Your task is to copy a single run of lines that starts at the line with "cad_parts[node].hide_render = cad_parts[node].hide_viewport" and stops at the line with "imported = [obj", keeping both ends. Copy nothing else.

START

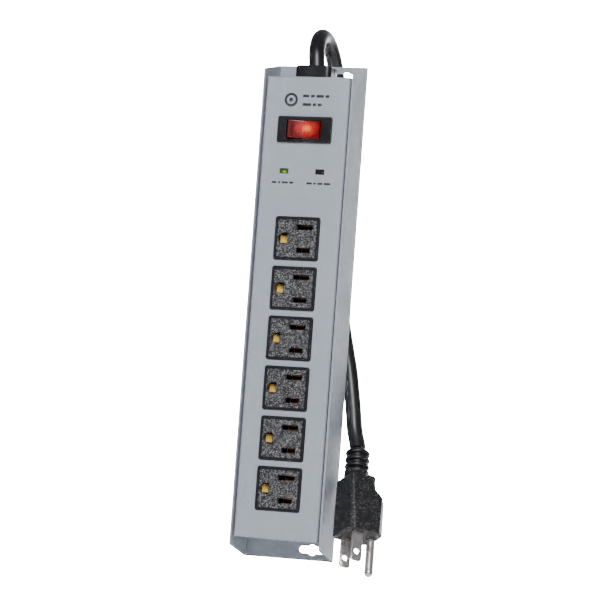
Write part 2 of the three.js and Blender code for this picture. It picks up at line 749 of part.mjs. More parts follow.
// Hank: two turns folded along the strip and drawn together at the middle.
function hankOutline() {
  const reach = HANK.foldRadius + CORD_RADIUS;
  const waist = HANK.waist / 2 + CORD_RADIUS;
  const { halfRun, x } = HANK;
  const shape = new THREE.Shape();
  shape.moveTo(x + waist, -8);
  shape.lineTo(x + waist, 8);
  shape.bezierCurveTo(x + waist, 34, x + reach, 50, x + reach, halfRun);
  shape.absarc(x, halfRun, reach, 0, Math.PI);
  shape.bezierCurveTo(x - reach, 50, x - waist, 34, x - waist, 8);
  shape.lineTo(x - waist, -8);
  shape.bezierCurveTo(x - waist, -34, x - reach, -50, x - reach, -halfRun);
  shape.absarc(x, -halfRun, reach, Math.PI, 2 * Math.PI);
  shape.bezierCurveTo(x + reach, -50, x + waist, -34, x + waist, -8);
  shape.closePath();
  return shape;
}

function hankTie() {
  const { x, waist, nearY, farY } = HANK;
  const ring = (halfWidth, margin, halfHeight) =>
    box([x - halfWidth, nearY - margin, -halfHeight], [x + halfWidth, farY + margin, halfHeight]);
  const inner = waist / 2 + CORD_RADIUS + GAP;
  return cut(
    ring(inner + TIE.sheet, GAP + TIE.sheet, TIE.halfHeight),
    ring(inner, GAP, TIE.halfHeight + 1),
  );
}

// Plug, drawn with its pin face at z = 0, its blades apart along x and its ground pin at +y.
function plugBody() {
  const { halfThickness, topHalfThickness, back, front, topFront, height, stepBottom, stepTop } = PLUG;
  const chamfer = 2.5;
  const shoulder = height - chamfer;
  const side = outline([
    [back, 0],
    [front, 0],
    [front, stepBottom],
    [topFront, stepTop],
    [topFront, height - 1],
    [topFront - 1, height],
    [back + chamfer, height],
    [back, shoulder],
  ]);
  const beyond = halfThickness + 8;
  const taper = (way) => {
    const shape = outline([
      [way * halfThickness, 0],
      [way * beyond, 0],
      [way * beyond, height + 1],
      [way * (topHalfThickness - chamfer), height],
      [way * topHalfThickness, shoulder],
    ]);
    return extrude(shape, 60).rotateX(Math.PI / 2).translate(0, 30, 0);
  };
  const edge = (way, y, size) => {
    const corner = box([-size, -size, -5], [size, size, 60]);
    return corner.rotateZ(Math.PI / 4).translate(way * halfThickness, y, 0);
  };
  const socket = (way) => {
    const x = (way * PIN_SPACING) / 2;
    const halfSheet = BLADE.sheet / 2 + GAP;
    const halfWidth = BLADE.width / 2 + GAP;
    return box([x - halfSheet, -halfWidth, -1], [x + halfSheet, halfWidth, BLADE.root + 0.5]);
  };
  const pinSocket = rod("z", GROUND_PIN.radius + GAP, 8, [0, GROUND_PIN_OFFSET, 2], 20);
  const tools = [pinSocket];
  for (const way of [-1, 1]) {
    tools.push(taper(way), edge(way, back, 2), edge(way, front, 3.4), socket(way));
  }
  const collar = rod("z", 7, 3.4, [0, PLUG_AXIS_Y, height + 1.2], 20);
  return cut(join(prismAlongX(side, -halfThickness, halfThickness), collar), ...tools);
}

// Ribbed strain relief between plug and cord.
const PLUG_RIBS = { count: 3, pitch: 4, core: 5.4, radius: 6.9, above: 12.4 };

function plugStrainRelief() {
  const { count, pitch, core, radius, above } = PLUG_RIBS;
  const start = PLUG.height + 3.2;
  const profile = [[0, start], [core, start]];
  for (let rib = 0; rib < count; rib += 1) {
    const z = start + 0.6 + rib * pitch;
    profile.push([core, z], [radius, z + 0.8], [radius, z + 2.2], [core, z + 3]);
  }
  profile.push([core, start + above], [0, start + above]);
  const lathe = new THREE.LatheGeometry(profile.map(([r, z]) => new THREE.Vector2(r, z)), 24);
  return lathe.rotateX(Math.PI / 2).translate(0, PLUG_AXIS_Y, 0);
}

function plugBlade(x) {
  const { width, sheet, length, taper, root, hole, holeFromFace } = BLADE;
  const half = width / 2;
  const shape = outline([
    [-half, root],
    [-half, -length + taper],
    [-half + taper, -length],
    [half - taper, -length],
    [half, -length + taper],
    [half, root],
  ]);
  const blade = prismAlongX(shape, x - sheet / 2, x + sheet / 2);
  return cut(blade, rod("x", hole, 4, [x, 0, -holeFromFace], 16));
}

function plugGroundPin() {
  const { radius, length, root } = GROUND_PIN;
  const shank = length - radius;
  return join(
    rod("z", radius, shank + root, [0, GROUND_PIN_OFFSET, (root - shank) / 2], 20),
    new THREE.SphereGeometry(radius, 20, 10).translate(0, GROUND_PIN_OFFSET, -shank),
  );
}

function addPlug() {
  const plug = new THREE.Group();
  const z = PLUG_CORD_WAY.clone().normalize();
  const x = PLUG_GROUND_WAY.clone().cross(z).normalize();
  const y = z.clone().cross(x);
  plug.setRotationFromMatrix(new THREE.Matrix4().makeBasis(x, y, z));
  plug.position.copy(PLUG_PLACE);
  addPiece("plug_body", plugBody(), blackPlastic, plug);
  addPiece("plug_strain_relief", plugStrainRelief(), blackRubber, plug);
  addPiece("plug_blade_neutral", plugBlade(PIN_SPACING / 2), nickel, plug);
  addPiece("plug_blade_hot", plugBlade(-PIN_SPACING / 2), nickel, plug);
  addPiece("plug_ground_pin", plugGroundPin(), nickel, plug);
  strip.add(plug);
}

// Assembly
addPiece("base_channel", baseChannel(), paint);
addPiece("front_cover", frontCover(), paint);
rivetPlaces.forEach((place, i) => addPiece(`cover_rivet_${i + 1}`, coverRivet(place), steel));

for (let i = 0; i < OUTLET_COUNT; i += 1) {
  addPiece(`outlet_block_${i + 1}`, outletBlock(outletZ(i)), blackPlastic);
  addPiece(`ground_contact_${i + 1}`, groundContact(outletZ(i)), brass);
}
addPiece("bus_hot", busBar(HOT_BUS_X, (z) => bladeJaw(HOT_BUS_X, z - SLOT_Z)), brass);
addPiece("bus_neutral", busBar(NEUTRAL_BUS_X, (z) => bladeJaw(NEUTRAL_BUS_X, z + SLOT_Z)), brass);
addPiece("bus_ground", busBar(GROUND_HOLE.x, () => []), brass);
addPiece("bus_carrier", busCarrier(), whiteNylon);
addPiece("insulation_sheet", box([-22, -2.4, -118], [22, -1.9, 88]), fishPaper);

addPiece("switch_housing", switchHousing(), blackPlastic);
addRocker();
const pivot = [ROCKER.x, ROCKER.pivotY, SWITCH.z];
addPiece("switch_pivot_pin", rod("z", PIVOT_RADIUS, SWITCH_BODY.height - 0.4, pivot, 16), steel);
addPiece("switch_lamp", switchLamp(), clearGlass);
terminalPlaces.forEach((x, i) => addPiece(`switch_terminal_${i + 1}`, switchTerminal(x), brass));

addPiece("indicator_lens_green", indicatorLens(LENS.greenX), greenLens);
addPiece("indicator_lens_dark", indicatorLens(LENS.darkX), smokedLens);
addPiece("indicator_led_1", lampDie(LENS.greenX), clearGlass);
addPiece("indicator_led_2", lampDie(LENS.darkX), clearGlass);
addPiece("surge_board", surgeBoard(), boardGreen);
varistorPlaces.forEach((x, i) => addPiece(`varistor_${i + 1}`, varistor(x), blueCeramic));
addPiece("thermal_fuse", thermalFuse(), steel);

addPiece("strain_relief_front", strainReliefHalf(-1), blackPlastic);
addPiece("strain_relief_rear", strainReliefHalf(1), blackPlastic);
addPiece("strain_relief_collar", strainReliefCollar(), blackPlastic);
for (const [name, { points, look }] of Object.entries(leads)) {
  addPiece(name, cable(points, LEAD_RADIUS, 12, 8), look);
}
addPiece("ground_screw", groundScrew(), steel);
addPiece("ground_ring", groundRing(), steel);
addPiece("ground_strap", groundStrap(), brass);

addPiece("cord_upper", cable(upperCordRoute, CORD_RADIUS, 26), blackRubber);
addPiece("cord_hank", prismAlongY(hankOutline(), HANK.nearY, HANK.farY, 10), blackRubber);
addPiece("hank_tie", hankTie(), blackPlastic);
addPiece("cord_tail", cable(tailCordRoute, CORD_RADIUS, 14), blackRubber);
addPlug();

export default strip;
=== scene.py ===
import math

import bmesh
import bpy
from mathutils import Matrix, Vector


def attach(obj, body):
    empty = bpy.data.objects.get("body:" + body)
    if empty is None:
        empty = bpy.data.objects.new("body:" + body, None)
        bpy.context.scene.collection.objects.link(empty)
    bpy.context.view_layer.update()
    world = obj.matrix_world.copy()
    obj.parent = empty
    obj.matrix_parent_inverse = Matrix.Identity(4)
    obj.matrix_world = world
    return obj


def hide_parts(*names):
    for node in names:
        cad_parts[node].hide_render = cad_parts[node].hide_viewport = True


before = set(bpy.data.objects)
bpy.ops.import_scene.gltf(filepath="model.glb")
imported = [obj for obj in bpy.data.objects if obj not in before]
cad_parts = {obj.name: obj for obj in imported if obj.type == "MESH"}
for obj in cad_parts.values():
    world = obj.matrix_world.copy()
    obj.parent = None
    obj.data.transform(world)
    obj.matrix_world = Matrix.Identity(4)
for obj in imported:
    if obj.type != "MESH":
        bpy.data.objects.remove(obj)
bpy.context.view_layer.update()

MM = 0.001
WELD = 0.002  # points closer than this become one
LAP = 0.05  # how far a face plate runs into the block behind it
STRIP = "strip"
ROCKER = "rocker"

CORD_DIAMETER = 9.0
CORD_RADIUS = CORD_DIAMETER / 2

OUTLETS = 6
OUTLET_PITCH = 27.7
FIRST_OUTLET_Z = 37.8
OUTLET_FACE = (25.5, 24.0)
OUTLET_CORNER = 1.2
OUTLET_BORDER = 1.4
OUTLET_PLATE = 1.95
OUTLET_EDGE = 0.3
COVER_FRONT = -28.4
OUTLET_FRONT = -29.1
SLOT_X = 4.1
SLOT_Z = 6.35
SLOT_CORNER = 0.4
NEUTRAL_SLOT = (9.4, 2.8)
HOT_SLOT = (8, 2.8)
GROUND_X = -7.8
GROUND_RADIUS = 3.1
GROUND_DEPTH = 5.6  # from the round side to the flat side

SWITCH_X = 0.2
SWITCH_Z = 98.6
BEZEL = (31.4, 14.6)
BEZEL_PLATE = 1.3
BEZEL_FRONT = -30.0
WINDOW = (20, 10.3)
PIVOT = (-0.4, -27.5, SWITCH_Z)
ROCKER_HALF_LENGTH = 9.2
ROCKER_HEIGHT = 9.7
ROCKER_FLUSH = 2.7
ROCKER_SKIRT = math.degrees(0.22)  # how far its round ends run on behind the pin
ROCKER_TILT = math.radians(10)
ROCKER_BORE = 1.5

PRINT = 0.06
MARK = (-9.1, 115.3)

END

» Exercise output:
        cad_parts[node].hide_render = cad_parts[node].hide_viewport = True


before = set(bpy.data.objects)
bpy.ops.import_scene.gltf(filepath="model.glb")
imported = [obj for obj in bpy.data.objects if obj not in before]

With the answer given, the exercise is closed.